─── Recorded information
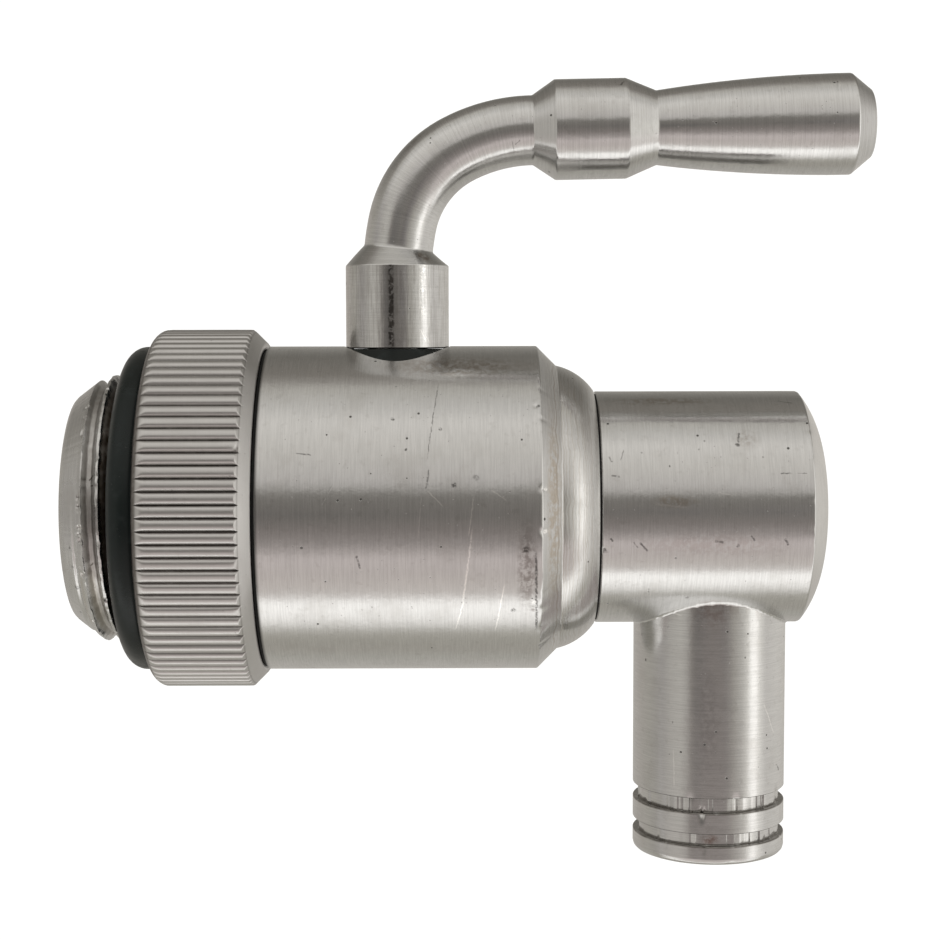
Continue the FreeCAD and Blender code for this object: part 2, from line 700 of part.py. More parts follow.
skirt_under = doc.addObject("Part::Cylinder", "skirt_under")
skirt_under.Placement = Placement(Vector(0, 0, 0), Rotation(Vector(0, 1, 0), 90))
skirt_under.setExpression("Radius", "Dims.body_radius + 0.01")
skirt_under.setExpression("Height", "Dims.hub_x * 2")
skirt_shell = doc.addObject("Part::Cut", "skirt_shell")
skirt_shell.Base = skirt_cone
skirt_shell.Tool = skirt_under
skirt_eye = doc.addObject("Part::Cylinder", "skirt_eye")
skirt_eye.Placement = Placement(Vector(D.hub_x.n, 0, 0), Rotation())
skirt_eye.setExpression("Placement.Base.x", "Dims.hub_x")
skirt_eye.setExpression("Radius", "Dims.stem_radius + 0.08")
skirt_eye.setExpression("Height", "Dims.seal_top * 2")
skirt = doc.addObject("Part::Cut", "skirt")
skirt.Base = skirt_shell
skirt.Tool = skirt_eye
hub_seal = doc.addObject("Part::Fuse", "stem_seal")
hub_seal.Label = "stem_seal"
hub_seal.Base = seal_ring
hub_seal.Tool = skirt
hub_seal.Refine = True
keep(hub_seal)

# --------------------------------------------------------------------- lever
# Turned from one bar, then bent: hub, cone, rod, and a grip with a barrel,
# a neck, a long flare, an end band and an end chamfer.
lever = keep(new_body("lever_handle"))
lever.Placement = Placement(Vector(D.hub_x.n, 0, 0), Rotation())
lever.setExpression("Placement.Base.x", "Dims.hub_x")
bore = D.stem_radius + 0.02
revolve(lever, "hub_turning", "XZ_Plane", [
    (bore, D.hub_bottom),
    (D.hub_radius - 0.12, D.hub_bottom),
    (D.hub_radius, D.hub_bottom + 0.12),
    (D.hub_radius, D.hub_top),
    (D.rod_radius - 0.29, D.hub_top + D.hub_radius - D.rod_radius + 0.29),
    (0.0, D.hub_top + D.hub_radius - D.rod_radius + 0.29),
    (0.0, D.stem_top + 0.9),
    (bore, D.stem_top + 0.1),
], "V_Axis")


def turned(point, heading, radius, angle):
    """The end of an arc that turns clockwise from the heading."""
    after = heading - angle
    x = point[0] + radius * (math.sin(heading) - math.sin(after))
    z = point[1] + radius * (math.cos(after) - math.cos(heading))
    return (x, z), after


# Bend path, worked out from the sheet's radii and angles. The heading turns
# clockwise, from straight up to about one degree above level.
path_points = [(0.0, D.bend_start.n)]
heading = math.pi / 2
headings = [heading]
for radius, angle in ((D.bend_radius_1, D.bend_angle_1),
                      (D.bend_radius_2, D.bend_angle_2),
                      (D.bend_radius_3, D.bend_angle_3)):
    a = math.radians(angle.n)
    end, new_heading = turned(path_points[-1], heading, radius.n, a)
    path_points.append(end)
    heading = new_heading
    headings.append(heading)
path_sketch = new_sketch(lever, "bend_path", "XZ_Plane")
arcs = []
for i, radius in enumerate((D.bend_radius_1, D.bend_radius_2, D.bend_radius_3)):
    a, b = path_points[i], path_points[i + 1]
    ha = headings[i]
    centre = Vector(a[0] + radius.n * math.sin(ha), a[1] - radius.n * math.cos(ha), 0)
    ang_a = math.atan2(a[1] - centre.y, a[0] - centre.x)
    ang_b = math.atan2(b[1] - centre.y, b[0] - centre.x)
    while ang_a < ang_b:
        ang_a += 2 * math.pi
    geo = path_sketch.addGeometry(Part.ArcOfCircle(
        Part.Circle(centre, Vector(0, 0, 1), radius.n), ang_b, ang_a), False)
    arcs.append(geo)
# The arcs run from their second end (start of the bend) to their first.
for i, radius in enumerate((D.bend_radius_1, D.bend_radius_2, D.bend_radius_3)):
    index = path_sketch.addConstraint(Sketcher.Constraint("Radius", arcs[i], radius.n))
    path_sketch.setExpression("Constraints[%d]" % index, radius.s)
place_point(path_sketch, arcs[0], 2, q(0.0), D.bend_start)
path_sketch.addConstraint(Sketcher.Constraint("Tangent", arcs[0], 1, arcs[1], 2))
path_sketch.addConstraint(Sketcher.Constraint("Tangent", arcs[1], 1, arcs[2], 2))
rod_sketch = new_sketch(
    lever, "rod_circle", "XY_Plane",
    Placement(Vector(0, 0, D.bend_start.n), Rotation()),
    {"Base.z": D.bend_start.s})
circle_sketch(rod_sketch, 0.0, 0.0, D.rod_radius)
doc.recompute()
rod = lever.newObject("PartDesign::AdditivePipe", "rod")
rod.Profile = rod_sketch
rod.Spine = (path_sketch, [])
doc.recompute()

grip_sketch = new_sketch(
    lever, "grip_profile", "XZ_Plane",
    Placement(Vector(path_points[-1][0], path_points[-1][1], 0),
              Rotation(Vector(0, 0, 1), math.degrees(heading))))
grip_x = [q(0.0)]
for step in (D.grip_cone_1, D.grip_barrel_length, D.grip_cone_2,
             D.grip_flare_length, D.grip_band_length, D.grip_chamfer_length):
    grip_x.append(grip_x[-1] + step)
profile(grip_sketch, [
    (0.0, 0.0),
    (0.0, D.rod_radius),
    (grip_x[1], D.grip_barrel_radius),
    (grip_x[2], D.grip_barrel_radius),
    (grip_x[3], D.grip_neck_radius, q(140.0), -1),
    (grip_x[4], D.grip_end_radius),
    (grip_x[5], D.grip_end_radius),
    (grip_x[6], D.grip_face_radius),
    (grip_x[6], 0.0),
])
grip = lever.newObject("PartDesign::Revolution", "grip_turning")
grip.Profile = grip_sketch
grip.ReferenceAxis = (grip_sketch, ["H_Axis"])
grip.Angle = 360.0
doc.recompute()
# Tapped hole for the set screw, through the back wall of the hub.
grub_sketch = new_sketch(lever, "set_screw_circle", "XZ_Plane")
circle_sketch(grub_sketch, 0.0, D.grub_height, D.grub_radius + 0.02)
before = lever.Shape.Volume
grub_hole = lever.newObject("PartDesign::Pocket", "set_screw_hole")
grub_hole.Profile = grub_sketch
grub_hole.Type = "Length"
grub_hole.Length = 8.0
grub_hole.Reversed = False
doc.recompute()
if not grub_hole.Shape.Volume < before - 2.0:
    raise RuntimeError("the set screw hole cuts nothing")
if lever.Shape.isInside(Vector(D.hub_x.n, 4.0, D.grub_height.n), 0.001, True):
    grub_hole.Reversed = True
    doc.recompute()
if lever.Shape.isInside(Vector(D.hub_x.n, 4.0, D.grub_height.n), 0.001, True):
    raise RuntimeError("the set screw hole is not at the back")

# Set screw with a hexagon socket.
grub = keep(new_body("lever_set_screw"))
grub.Placement = Placement(Vector(D.hub_x.n, 0, D.grub_height.n),
                           Rotation(Vector(1, 0, 0), -90))
grub.setExpression("Placement.Base.x", "Dims.hub_x")
grub.setExpression("Placement.Base.z", "Dims.grub_height")
screw_circle = new_sketch(
    grub, "screw_circle", "XY_Plane",
    Placement(Vector(0, 0, D.stem_radius.n - 0.48), Rotation()),
    {"Base.z": (D.stem_radius - 0.48).s})
circle_sketch(screw_circle, 0.0, 0.0, D.grub_radius)
screw_pad = grub.newObject("PartDesign::Pad", "screw_blank")
screw_pad.Profile = screw_circle
screw_pad.Type = "Length"
screw_pad.Length = 2.2
doc.recompute()
hex_sketch = new_sketch(
    grub, "hex_profile", "XY_Plane",
    Placement(Vector(0, 0, D.stem_radius.n + 2.0), Rotation()),
    {"Base.z": (D.stem_radius + 2.0).s})
hex_radius = 0.72
profile(hex_sketch, [(hex_radius * math.cos(math.radians(60 * i + 30)),
                      hex_radius * math.sin(math.radians(60 * i + 30)))
                     for i in range(6)])
before = grub.Shape.Volume
hex_cut = grub.newObject("PartDesign::Pocket", "hexagon_socket")
hex_cut.Profile = hex_sketch
hex_cut.Type = "Length"
hex_cut.Length = 1.4
doc.recompute()
if not hex_cut.Shape.Volume < before - 0.3:
    raise RuntimeError("the hexagon socket cuts nothing")

# --------------------------------------------------------------------- spout
elbow = keep(new_body("spout_elbow"))
revolve(elbow, "elbow_turning", "XY_Plane", [
    (D.spigot_start_x, D.flow_radius),
    (D.spigot_start_x, D.spigot_radius - 0.3),
    (D.spigot_start_x + 0.3, D.spigot_radius),
    (D.spigot_groove_x, D.spigot_radius),
    (D.spigot_groove_x, D.spigot_groove_radius),
    (D.spigot_groove_x + D.spigot_groove_width, D.spigot_groove_radius),
    (D.spigot_groove_x + D.spigot_groove_width, D.spigot_radius),
    (D.spout_start_x, D.spigot_radius),
    (D.spout_start_x, D.spout_radius - 0.1),
    (D.spout_start_x + 0.1, D.spout_radius),
    (D.spout_edge_x, D.spout_radius, D.dome_round, -1),
    (D.dome_mid_x, D.dome_mid_radius, D.dome_radius, -1),
    (D.dome_apex_x, 0.0),
    (D.outlet_x + D.flow_radius + 2.6, 0.0),
    (D.outlet_x + D.flow_radius - 0.4, D.flow_radius),
], "H_Axis")
round_pocket(elbow, "outlet_socket", D.outlet_x, D.elbow_socket_top,
             D.elbow_socket_radius, 8.0, False)
round_pocket(elbow, "outlet_passage", D.outlet_x, 0.0, D.flow_radius, 8.0, False)

spigot_section = (D.socket_radius - D.spigot_groove_radius) / 2
o_ring("spout_oring", D.spigot_groove_x + D.spigot_groove_width / 2,
       D.spigot_groove_radius + spigot_section, spigot_section)
# Thin black gasket in the seam between the nose and the elbow.
keep(ring_cut("spout_gasket", D.nose_end_x, D.spout_start_x - D.nose_end_x,
              D.spout_radius - 0.25, D.spigot_radius + 0.05))

# --------------------------------------------------------------- outlet tube
tube = keep(new_body("outlet_tube"))
tube.Placement = Placement(Vector(D.outlet_x.n, 0, 0), Rotation())
tube.setExpression("Placement.Base.x", "Dims.outlet_x")
revolve(tube, "tube_turning", "XZ_Plane", [
    (D.tube_bore, D.tube_top),
    (D.tube_radius - 0.3, D.tube_top),
    (D.tube_radius, D.tube_top - 0.3),
    (D.tube_radius, D.groove_1_top),
    (D.tube_groove_radius, D.groove_1_top),
    (D.tube_groove_radius, D.groove_1_bottom),
    (D.tube_radius, D.groove_1_bottom),
    (D.tube_radius, D.groove_2_top),
    (D.tube_groove_radius, D.groove_2_top),
    (D.tube_groove_radius, D.groove_2_bottom),
    (D.tube_radius, D.groove_2_bottom),
    (D.tube_radius, D.tube_bottom + D.tube_chamfer),
    (D.tube_radius - D.tube_chamfer, D.tube_bottom),
    (D.tube_bore + 0.3, D.tube_bottom),
    (D.tube_bore, D.tube_bottom + 0.3),
], "V_Axis")

doc.recompute()

# ------------------------------------------------------------------- writing
bad = []
for obj in doc.Objects:
    if "Invalid" in obj.State or "Error" in obj.State:
        bad.append("%s %s" % (obj.Name, obj.State))
for obj in NODES:
    shape = obj.Shape
    if shape.isNull() or not shape.isValid():
        bad.append(obj.Label + " has no valid shape")
    elif len(shape.Solids) != 1:
        bad.append("%s has %d solids" % (obj.Label, len(shape.Solids)))
if bad:
    raise RuntimeError("; ".join(bad))

os.makedirs("parts", exist_ok=True)
for obj in NODES:
    obj.Shape.exportStep("parts/%s.step" % obj.Label)
    box = obj.Shape.BoundBox
    print("%-24s x %7.2f %7.2f  y %7.2f %7.2f  z %7.2f %7.2f  vol %9.2f" % (
        obj.Label, box.XMin, box.XMax, box.YMin, box.YMax, box.ZMin, box.ZMax,
        obj.Shape.Volume))
print("nodes", len(NODES))
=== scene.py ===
import bpy
import bmesh
import math
import numpy as np
from mathutils import Matrix, Vector


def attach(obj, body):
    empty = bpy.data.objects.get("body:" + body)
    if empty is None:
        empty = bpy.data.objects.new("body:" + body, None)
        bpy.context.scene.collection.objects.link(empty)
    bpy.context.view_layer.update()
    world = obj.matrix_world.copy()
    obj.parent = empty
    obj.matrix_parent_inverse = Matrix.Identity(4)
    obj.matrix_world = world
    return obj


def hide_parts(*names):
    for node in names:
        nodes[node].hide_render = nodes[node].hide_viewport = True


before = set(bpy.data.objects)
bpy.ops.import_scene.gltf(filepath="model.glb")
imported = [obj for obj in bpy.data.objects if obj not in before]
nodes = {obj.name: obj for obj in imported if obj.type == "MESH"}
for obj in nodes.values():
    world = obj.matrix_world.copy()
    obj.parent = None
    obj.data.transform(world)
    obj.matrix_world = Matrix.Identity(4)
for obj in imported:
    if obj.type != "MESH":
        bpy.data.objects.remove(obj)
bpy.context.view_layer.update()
HUB_X = 30.2
OUT_X = 61.27
rng = np.random.default_rng(7)

# ------------------------------------------------------------------ view
scene = bpy.context.scene
scene.view_settings.view_transform = "Standard"
scene.view_settings.look = "None"
cam_data = bpy.data.cameras.new("camera")
cam = bpy.data.objects.new("camera", cam_data)
scene.collection.objects.link(cam)
cam_data.sensor_width = 36.0
cam_data.lens = 70.126
cam_data.clip_start = 0.01
cam_data.clip_end = 20.0
turn = (Matrix.Rotation(-0.0032, 3, "Z") @ Matrix.Rotation(-0.0730, 3, "X")
        @ Matrix.Rotation(0.0022, 3, "Y"))
right, ahead, up = turn.col[0], turn.col[1], turn.col[2]
cam.matrix_world = Matrix((
    (right.x, up.x, -ahead.x, 0.036765),
    (right.y, up.y, -ahead.y, -0.18189),
    (right.z, up.z, -ahead.z, 0.016986),
    (0, 0, 0, 1)))
scene.camera = cam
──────
- [What is expected]: Nothing outside the span should appear: copy exactly from the line with "if shape.isNull() or" through the line with "nodes[node].hide_render = nodes[node].hide_viewport".

- [Worked solution]:
    if shape.isNull() or not shape.isValid():
        bad.append(obj.Label + " has no valid shape")
    elif len(shape.Solids) != 1:
        bad.append("%s has %d solids" % (obj.Label, len(shape.Solids)))
if bad:
    raise RuntimeError("; ".join(bad))

os.makedirs("parts", exist_ok=True)
for obj in NODES:
    obj.Shape.exportStep("parts/%s.step" % obj.Label)
    box = obj.Shape.BoundBox
    print("%-24s x %7.2f %7.2f  y %7.2f %7.2f  z %7.2f %7.2f  vol %9.2f" % (
        obj.Label, box.XMin, box.XMax, box.YMin, box.YMax, box.ZMin, box.ZMax,
        obj.Shape.Volume))
print("nodes", len(NODES))
=== scene.py ===
import bpy
import bmesh
import math
import numpy as np
from mathutils import Matrix, Vector


def attach(obj, body):
    empty = bpy.data.objects.get("body:" + body)
    if empty is None:
        empty = bpy.data.objects.new("body:" + body, None)
        bpy.context.scene.collection.objects.link(empty)
    bpy.context.view_layer.update()
    world = obj.matrix_world.copy()
    obj.parent = empty
    obj.matrix_parent_inverse = Matrix.Identity(4)
    obj.matrix_world = world
    return obj


def hide_parts(*names):
    for node in names:
        nodes[node].hide_render = nodes[node].hide_viewport = True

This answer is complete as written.